Is there an active secondary market?
Will demand likely expand in five to ten years?
Commercial towers with established tenants are often easier to resell compared to speculative developments.
Exit planning should not be an afterthought.
It should guide your decision from day one.
Compare With Alternative Cities
Before finalizing, compare your shortlisted GIFT City property with options in established metros.
Check
- Rental yield difference
- Entry cost comparison
- Growth outlook
- Risk exposure
Sometimes diversification makes more sense than concentration.
You do not have to place all your capital in one zone. Balanced allocation reduces overall risk.
But if you choose GIFT City Investment, ensure your selected property stands strong even when compared to alternatives.

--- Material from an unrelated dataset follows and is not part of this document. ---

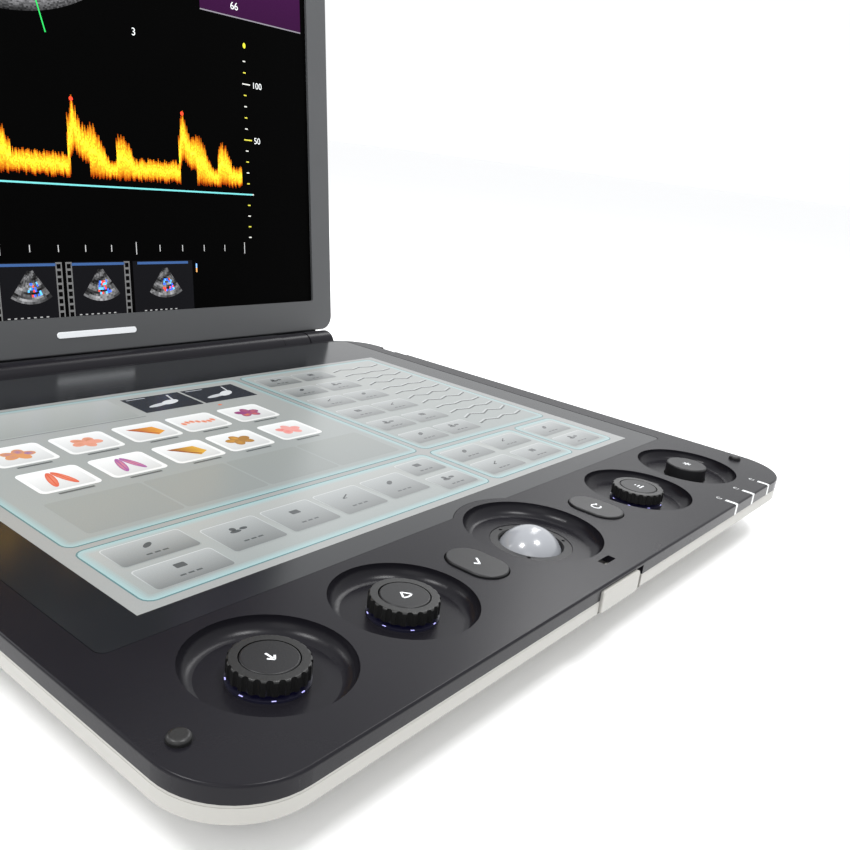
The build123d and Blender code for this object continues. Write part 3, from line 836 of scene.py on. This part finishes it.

Watch Real Activity, Not Just Marketing
Brochures look great.
But real indicators tell the true story.
Visit the site if possible. Observe operational buildings. Check foot traffic. Talk to local brokers. Review leasing announcements.
Are new firms moving in regularly?
Is office space getting absorbed steadily?
Marketing creates excitement. Occupancy creates returns.
Trust what you can verify.
Think Long Term
GIFT City is still growing. Appreciation may not happen overnight.
If you are investing here, your mindset should lean toward medium to long term holding.
The best GIFT City Investment properties are those positioned to benefit as the financial ecosystem matures over the next decade.
Patience plays a role.
Short term speculation may not deliver consistent results.
Final Take: Choose With Clarity
Identifying the best property in GIFT City is not complicated. It just requires discipline.
Align the asset with the financial core of the city.
Verify occupancy and tenant strength.
Assess developer credibility.
Understand supply trends.
Plan your exit early.
Ask yourself one honest question.
Does this property make sense beyond the marketing pitch?
If the answer is yes, you are likely on the right path.
GIFT City offers structured opportunity. But smart selection determines whether that opportunity turns into real returns.
Choose carefully. Think long term. Let data guide your move.